Records with modeling code:
··········
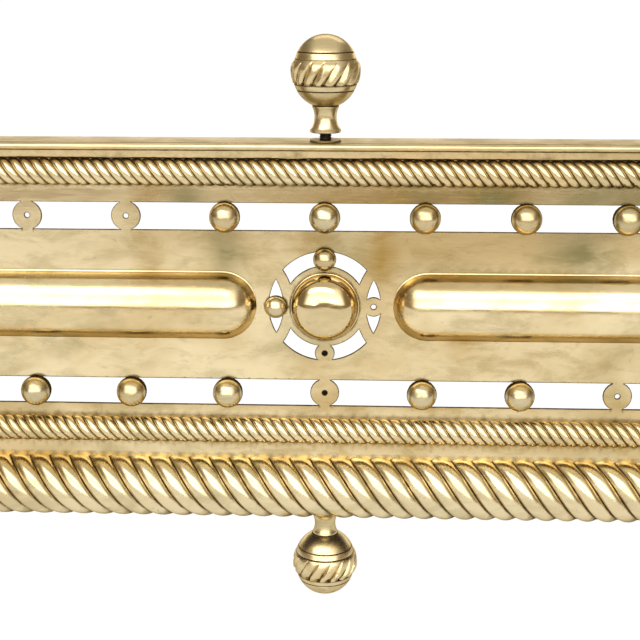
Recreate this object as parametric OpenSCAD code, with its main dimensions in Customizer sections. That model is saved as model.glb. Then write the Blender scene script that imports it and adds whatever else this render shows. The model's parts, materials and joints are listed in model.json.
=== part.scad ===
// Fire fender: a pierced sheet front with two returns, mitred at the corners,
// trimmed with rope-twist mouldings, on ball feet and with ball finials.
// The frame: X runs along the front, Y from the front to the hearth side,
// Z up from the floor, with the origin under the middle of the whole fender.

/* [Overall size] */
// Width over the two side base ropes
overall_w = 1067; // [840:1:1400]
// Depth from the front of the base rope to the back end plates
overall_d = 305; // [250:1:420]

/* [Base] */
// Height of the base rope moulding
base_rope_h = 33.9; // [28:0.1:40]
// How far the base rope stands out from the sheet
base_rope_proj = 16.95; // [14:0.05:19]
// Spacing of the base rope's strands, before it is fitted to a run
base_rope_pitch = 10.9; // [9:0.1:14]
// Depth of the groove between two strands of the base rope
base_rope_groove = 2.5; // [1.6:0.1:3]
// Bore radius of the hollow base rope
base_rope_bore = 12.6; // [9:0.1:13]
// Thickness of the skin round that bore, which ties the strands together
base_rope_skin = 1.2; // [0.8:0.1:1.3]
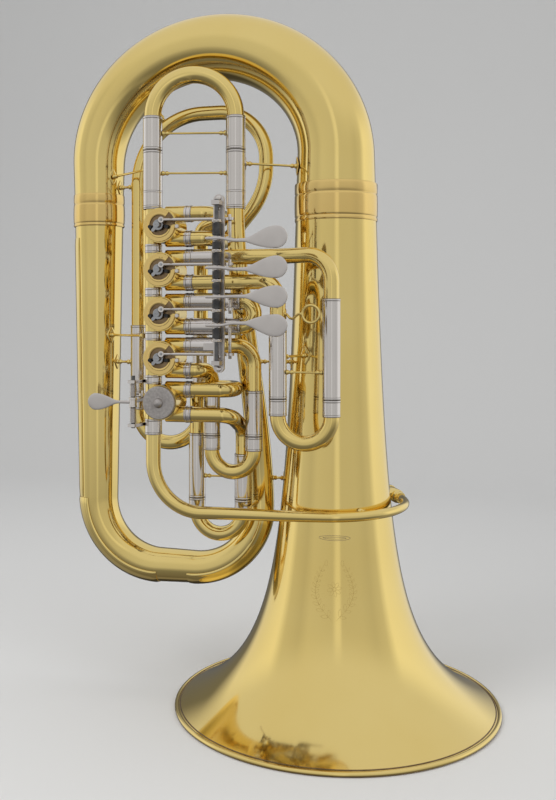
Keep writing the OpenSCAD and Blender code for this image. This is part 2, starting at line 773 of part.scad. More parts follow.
··········
■ Set task
Of the lines above, how many contain the string "OpenSCAD"? Only the number is required.

■ Result for this exercise
2